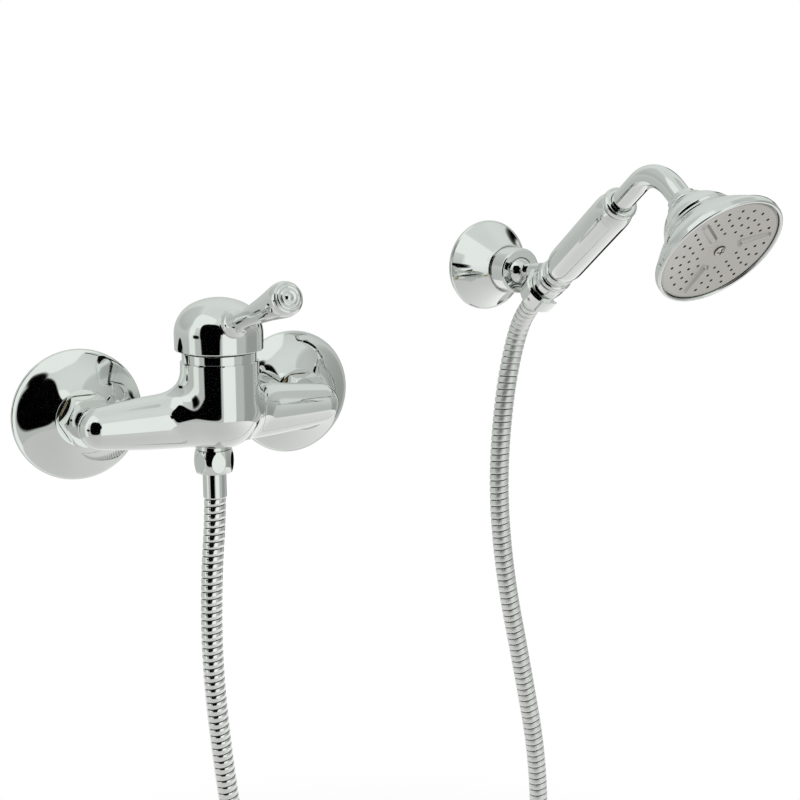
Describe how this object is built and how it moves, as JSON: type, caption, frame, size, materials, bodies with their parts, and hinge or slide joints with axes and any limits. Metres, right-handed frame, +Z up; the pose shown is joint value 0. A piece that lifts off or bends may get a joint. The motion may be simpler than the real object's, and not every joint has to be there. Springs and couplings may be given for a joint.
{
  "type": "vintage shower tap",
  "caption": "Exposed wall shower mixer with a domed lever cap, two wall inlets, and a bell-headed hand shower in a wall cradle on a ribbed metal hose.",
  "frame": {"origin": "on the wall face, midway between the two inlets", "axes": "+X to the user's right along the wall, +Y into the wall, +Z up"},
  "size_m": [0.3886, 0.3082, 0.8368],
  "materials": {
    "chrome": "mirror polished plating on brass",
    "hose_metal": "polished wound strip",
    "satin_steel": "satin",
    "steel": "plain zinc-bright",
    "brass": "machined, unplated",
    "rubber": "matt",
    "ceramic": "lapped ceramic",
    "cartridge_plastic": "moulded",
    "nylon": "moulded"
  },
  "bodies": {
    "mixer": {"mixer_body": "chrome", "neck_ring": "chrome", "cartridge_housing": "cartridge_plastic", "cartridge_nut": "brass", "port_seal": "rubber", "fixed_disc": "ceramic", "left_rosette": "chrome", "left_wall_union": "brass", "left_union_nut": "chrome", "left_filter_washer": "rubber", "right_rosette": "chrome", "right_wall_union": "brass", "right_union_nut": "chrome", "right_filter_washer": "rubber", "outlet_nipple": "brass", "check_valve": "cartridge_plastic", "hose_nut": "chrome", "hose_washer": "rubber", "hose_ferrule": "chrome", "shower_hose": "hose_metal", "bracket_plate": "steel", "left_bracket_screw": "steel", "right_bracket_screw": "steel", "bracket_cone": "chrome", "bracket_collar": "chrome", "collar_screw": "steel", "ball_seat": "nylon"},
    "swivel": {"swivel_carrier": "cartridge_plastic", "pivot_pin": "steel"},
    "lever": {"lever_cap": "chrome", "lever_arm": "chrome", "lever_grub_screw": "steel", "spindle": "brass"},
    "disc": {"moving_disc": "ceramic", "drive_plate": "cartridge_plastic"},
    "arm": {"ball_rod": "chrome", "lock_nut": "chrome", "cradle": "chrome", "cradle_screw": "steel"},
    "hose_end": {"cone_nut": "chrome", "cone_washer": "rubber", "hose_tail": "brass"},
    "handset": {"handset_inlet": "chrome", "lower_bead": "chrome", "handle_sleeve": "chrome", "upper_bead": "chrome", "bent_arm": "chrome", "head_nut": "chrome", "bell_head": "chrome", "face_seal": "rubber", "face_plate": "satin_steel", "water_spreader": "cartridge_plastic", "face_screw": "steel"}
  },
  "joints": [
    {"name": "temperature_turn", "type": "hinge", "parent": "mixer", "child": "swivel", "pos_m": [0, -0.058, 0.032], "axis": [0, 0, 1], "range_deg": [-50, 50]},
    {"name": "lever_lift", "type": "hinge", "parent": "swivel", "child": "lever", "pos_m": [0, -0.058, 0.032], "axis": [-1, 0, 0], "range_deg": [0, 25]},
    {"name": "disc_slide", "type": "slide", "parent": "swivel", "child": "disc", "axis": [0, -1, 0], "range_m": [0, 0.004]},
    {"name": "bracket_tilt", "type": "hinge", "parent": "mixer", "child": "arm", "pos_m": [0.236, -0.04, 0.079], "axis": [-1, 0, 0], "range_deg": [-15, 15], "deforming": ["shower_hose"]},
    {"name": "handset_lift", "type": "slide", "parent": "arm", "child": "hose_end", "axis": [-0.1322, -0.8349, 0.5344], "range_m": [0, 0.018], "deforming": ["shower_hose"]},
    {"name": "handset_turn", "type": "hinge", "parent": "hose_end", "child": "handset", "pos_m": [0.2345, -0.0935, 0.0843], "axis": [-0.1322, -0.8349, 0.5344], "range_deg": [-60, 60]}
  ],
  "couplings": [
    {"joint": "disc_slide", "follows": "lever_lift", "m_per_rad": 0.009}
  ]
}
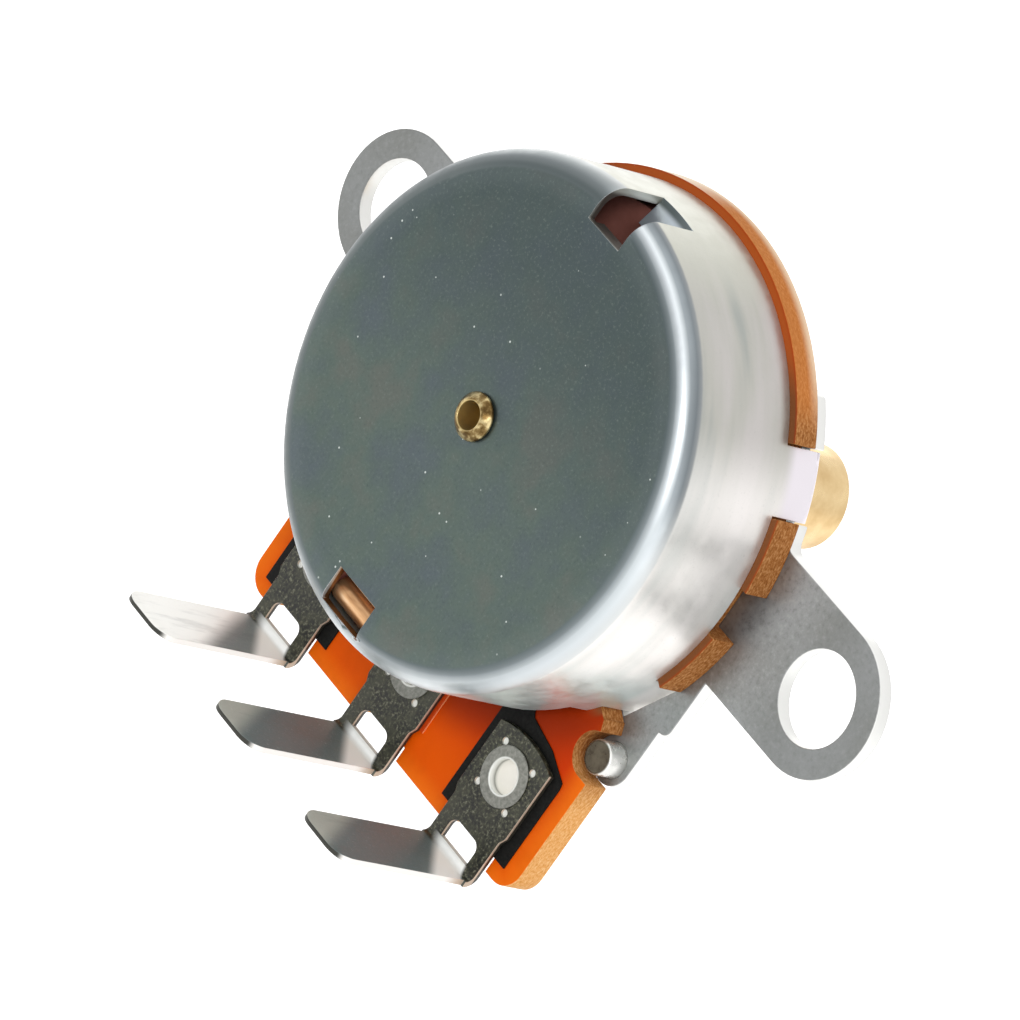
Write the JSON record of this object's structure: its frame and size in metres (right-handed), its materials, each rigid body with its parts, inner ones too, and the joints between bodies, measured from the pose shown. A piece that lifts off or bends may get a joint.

- What you have to do
Quote the entire listing above exactly.

- Response below
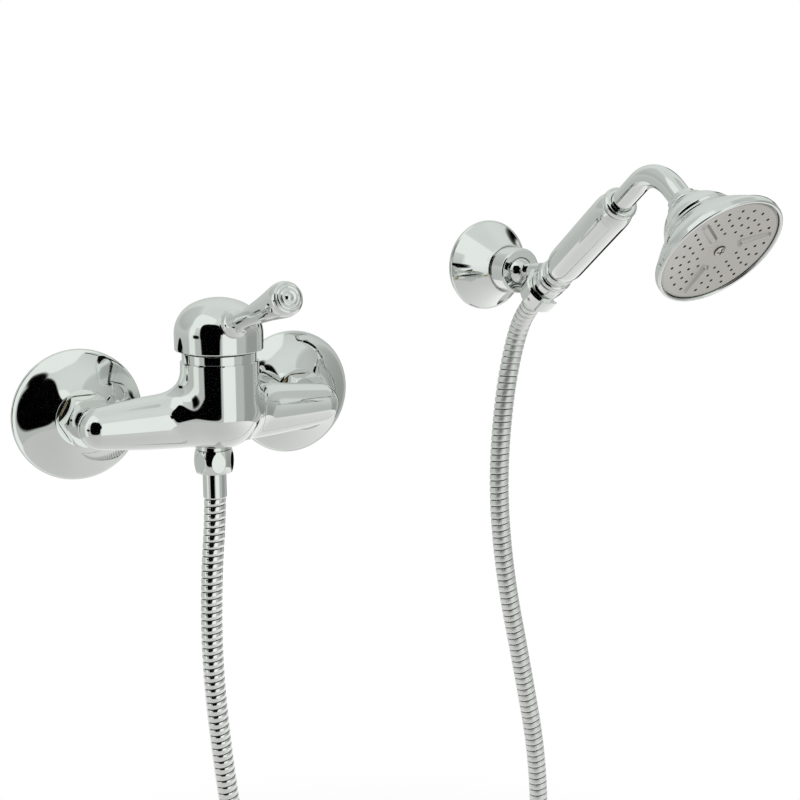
Describe how this object is built and how it moves, as JSON: type, caption, frame, size, materials, bodies with their parts, and hinge or slide joints with axes and any limits. Metres, right-handed frame, +Z up; the pose shown is joint value 0. A piece that lifts off or bends may get a joint. The motion may be simpler than the real object's, and not every joint has to be there. Springs and couplings may be given for a joint.
{
  "type": "vintage shower tap",
  "caption": "Exposed wall shower mixer with a domed lever cap, two wall inlets, and a bell-headed hand shower in a wall cradle on a ribbed metal hose.",
  "frame": {"origin": "on the wall face, midway between the two inlets", "axes": "+X to the user's right along the wall, +Y into the wall, +Z up"},
  "size_m": [0.3886, 0.3082, 0.8368],
  "materials": {
    "chrome": "mirror polished plating on brass",
    "hose_metal": "polished wound strip",
    "satin_steel": "satin",
    "steel": "plain zinc-bright",
    "brass": "machined, unplated",
    "rubber": "matt",
    "ceramic": "lapped ceramic",
    "cartridge_plastic": "moulded",
    "nylon": "moulded"
  },
  "bodies": {
    "mixer": {"mixer_body": "chrome", "neck_ring": "chrome", "cartridge_housing": "cartridge_plastic", "cartridge_nut": "brass", "port_seal": "rubber", "fixed_disc": "ceramic", "left_rosette": "chrome", "left_wall_union": "brass", "left_union_nut": "chrome", "left_filter_washer": "rubber", "right_rosette": "chrome", "right_wall_union": "brass", "right_union_nut": "chrome", "right_filter_washer": "rubber", "outlet_nipple": "brass", "check_valve": "cartridge_plastic", "hose_nut": "chrome", "hose_washer": "rubber", "hose_ferrule": "chrome", "shower_hose": "hose_metal", "bracket_plate": "steel", "left_bracket_screw": "steel", "right_bracket_screw": "steel", "bracket_cone": "chrome", "bracket_collar": "chrome", "collar_screw": "steel", "ball_seat": "nylon"},
    "swivel": {"swivel_carrier": "cartridge_plastic", "pivot_pin": "steel"},
    "lever": {"lever_cap": "chrome", "lever_arm": "chrome", "lever_grub_screw": "steel", "spindle": "brass"},
    "disc": {"moving_disc": "ceramic", "drive_plate": "cartridge_plastic"},
    "arm": {"ball_rod": "chrome", "lock_nut": "chrome", "cradle": "chrome", "cradle_screw": "steel"},
    "hose_end": {"cone_nut": "chrome", "cone_washer": "rubber", "hose_tail": "brass"},
    "handset": {"handset_inlet": "chrome", "lower_bead": "chrome", "handle_sleeve": "chrome", "upper_bead": "chrome", "bent_arm": "chrome", "head_nut": "chrome", "bell_head": "chrome", "face_seal": "rubber", "face_plate": "satin_steel", "water_spreader": "cartridge_plastic", "face_screw": "steel"}
  },
  "joints": [
    {"name": "temperature_turn", "type": "hinge", "parent": "mixer", "child": "swivel", "pos_m": [0, -0.058, 0.032], "axis": [0, 0, 1], "range_deg": [-50, 50]},
    {"name": "lever_lift", "type": "hinge", "parent": "swivel", "child": "lever", "pos_m": [0, -0.058, 0.032], "axis": [-1, 0, 0], "range_deg": [0, 25]},
    {"name": "disc_slide", "type": "slide", "parent": "swivel", "child": "disc", "axis": [0, -1, 0], "range_m": [0, 0.004]},
    {"name": "bracket_tilt", "type": "hinge", "parent": "mixer", "child": "arm", "pos_m": [0.236, -0.04, 0.079], "axis": [-1, 0, 0], "range_deg": [-15, 15], "deforming": ["shower_hose"]},
    {"name": "handset_lift", "type": "slide", "parent": "arm", "child": "hose_end", "axis": [-0.1322, -0.8349, 0.5344], "range_m": [0, 0.018], "deforming": ["shower_hose"]},
    {"name": "handset_turn", "type": "hinge", "parent": "hose_end", "child": "handset", "pos_m": [0.2345, -0.0935, 0.0843], "axis": [-0.1322, -0.8349, 0.5344], "range_deg": [-60, 60]}
  ],
  "couplings": [
    {"joint": "disc_slide", "follows": "lever_lift", "m_per_rad": 0.009}
  ]
}
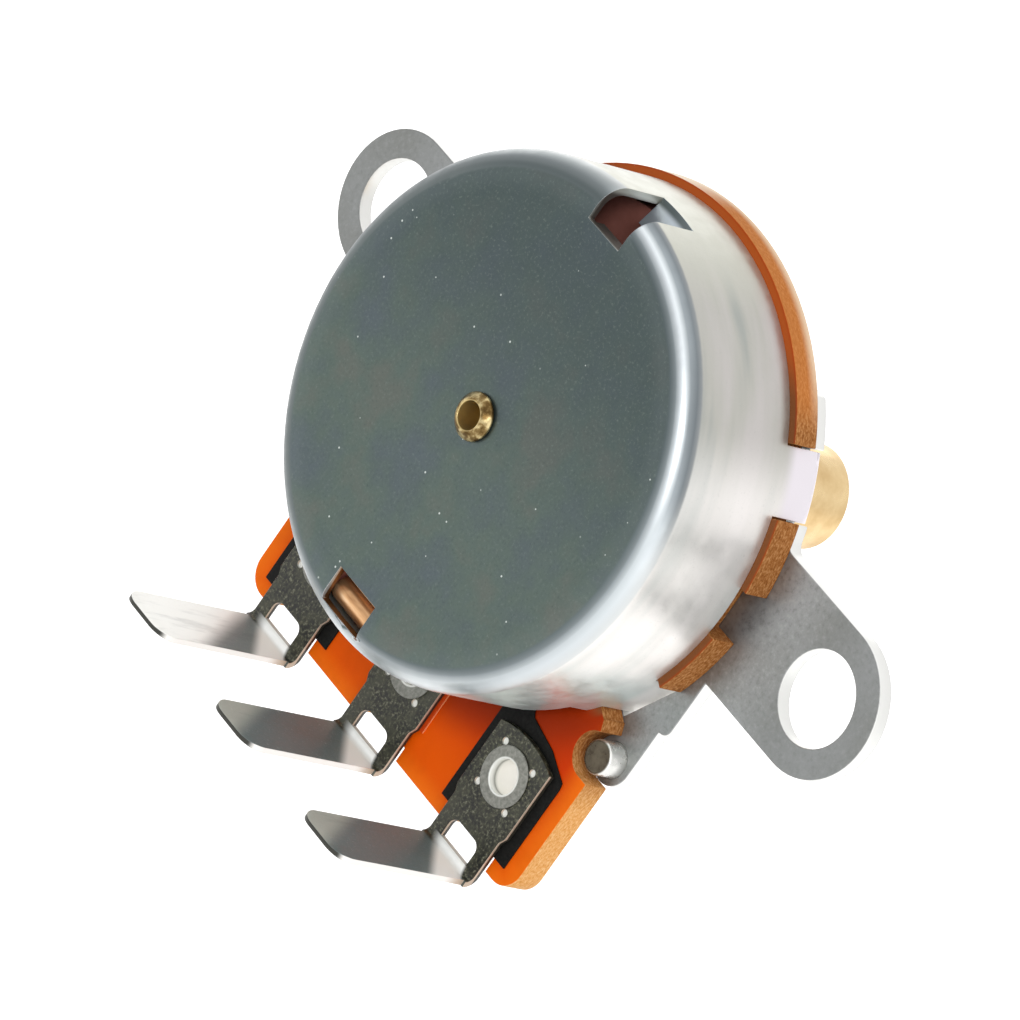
Write the JSON record of this object's structure: its frame and size in metres (right-handed), its materials, each rigid body with its parts, inner ones too, and the joints between bodies, measured from the pose shown. A piece that lifts off or bends may get a joint.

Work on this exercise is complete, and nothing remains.